I would also add this quote from Askhistorians user khosikulu

t's worth pointing out that the forcing ("encouraging," but really coercion) of cash-cropping, by both direct and indirect means, played a key role in these and other famines that accompanied European colonialism. Rarely did a colonial power actually seek to starve people, but the inability to stay abreast of state demands by growing basic foodstuffs at the household level meant that any shortfall would be magnified even before considering the insufficient nature of relief policy and logistics. The years just before Maji Maji, in Tanganyika (German East Africa), were exactly like this, with the introduction of money economics and a cotton quota; Davis discusses it (204) but Juhani Koponen's Development for Exploitation gives all the deep, painful detail. French demands for cotton cultivation in Niger midwifed the famine of 1930-31 with ripples into the late 1930s, which led to the death or dislocation of around a million people (see Alice Conklin's A Mission to Civilize, 223 onward), as one of many famine episodes in the Sahel region. Systems that before had produced a local buffer to such conditions had deteriorated to non-functionality in these and other cases--and there are even more out there than Davis can talk about. Again, it's important to point out that such misery was rarely the goal of colonial policy (unless fighting insurgencies like Maji Maji or the Herero/Nama), but it was an almost certain side effect--and the theories that some administrators embraced, like Lytton did, absolutely made the situation far worse. [edit: and totally agreed on the horror of 1877-78--Davis's is perhaps one of the most visceral academic descriptions of such events, and one we use in environmental history classes here to kick-start discussion.]

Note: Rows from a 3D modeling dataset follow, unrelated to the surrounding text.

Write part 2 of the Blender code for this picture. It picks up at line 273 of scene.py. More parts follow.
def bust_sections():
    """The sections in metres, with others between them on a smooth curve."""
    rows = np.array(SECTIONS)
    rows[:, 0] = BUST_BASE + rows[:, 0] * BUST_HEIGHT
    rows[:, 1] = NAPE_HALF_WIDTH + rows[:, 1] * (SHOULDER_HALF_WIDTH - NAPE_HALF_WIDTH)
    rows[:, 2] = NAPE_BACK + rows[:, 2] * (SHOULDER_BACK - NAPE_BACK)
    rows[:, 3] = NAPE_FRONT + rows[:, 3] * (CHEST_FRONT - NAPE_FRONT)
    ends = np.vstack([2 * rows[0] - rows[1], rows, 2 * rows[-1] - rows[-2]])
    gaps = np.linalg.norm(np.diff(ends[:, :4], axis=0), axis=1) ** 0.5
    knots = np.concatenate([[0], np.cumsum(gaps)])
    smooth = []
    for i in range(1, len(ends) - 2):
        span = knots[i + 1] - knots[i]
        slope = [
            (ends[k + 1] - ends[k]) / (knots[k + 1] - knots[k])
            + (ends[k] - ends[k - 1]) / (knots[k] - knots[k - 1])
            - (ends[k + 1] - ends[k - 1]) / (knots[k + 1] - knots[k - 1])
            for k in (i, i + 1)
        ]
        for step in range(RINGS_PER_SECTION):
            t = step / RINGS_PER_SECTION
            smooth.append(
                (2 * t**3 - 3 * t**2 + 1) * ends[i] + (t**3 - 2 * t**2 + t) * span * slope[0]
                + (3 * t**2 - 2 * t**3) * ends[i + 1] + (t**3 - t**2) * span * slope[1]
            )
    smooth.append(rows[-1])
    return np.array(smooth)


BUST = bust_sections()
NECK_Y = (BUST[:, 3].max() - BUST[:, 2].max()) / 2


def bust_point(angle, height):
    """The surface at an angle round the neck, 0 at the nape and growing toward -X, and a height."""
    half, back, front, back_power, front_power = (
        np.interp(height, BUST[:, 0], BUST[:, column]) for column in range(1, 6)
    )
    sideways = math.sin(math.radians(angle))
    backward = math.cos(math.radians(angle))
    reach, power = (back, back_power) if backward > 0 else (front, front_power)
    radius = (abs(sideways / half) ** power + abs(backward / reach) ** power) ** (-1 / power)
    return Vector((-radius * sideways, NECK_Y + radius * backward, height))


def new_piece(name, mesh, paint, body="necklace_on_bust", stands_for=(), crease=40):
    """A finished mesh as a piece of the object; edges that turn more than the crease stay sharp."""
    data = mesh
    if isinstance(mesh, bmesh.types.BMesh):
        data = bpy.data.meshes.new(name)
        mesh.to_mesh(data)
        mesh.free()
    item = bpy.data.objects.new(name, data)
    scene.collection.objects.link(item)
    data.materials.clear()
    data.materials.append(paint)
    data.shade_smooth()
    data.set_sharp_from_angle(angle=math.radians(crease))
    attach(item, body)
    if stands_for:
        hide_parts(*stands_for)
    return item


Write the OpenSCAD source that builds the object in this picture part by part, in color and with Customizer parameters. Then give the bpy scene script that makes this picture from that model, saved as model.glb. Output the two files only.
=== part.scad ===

Ironically, these reserves remained/remain non-functional well past the end of the colonial era in a lot of states, with new national governments placing a low priority on agricultural self-sufficiency because that doesn't produce reserves of foreign currency at the rate cash cropping does in good years. So the mechanisms Davis describes still haunt us, and remind us that every modern famine has essential man-made components.
 
execution by elephant is no laughing matter.

I wonder if this is a bit like the defenestration scene in Braveheart. Rationally, it's terrible. Yet audiences (including myself) laughed. Why? Probably for the same reason people find Itchy and Scratchy cartoon from the Simpsons funny. Something of the absurd about it is kind of funny.

Either that or I need to see a psychiatrist. XD lol
 
It is a very human tragedy. I could easily envision the reverse (and it is actually pretty applicable during ages of Muslim expansion).

It really isn't due to the people involved. White people are not more evil or ambitious. They just happened to be on top at the time. Absolute power corrupts absolutely. What people don't think about are the degrees of power. A little power corrupts a little too.

Every faction that has dominated has been accused of crimes. And since they have the power to exploit, sometimes they are actaully guilty of said crimes.

We are as we were made to be. Our free will exists, but not in an absolute sense. There are natural factors conatraining how we act.
True. If any other region was the centre of the world ranging from East Asia to Central Africa, i don’t think they would be any less harsher than the European colonial powers, also exploiting and colonizing for ruthless profit if they could.
 
True. If any other region was the centre of the world ranging from East Asia to Central Africa, i don’t think they would be any less harsher than the European colonial powers, also exploiting and colonizing for ruthless profit if they could.

Arguably, you have to be bastards to maintain it. If you are less harsh you shorten the distance between conquered and the conquerers. Look at the Vikings. They came, they saw, they conquered, sometimes brutally. Then they married local girls, had children, and pretty soon the grandkids were French/Irish/Russian whatever. Simularly, the Brits who came to India in the early years married local girls. But those "white" Indians didn't inherit because the Brits that followed created distance.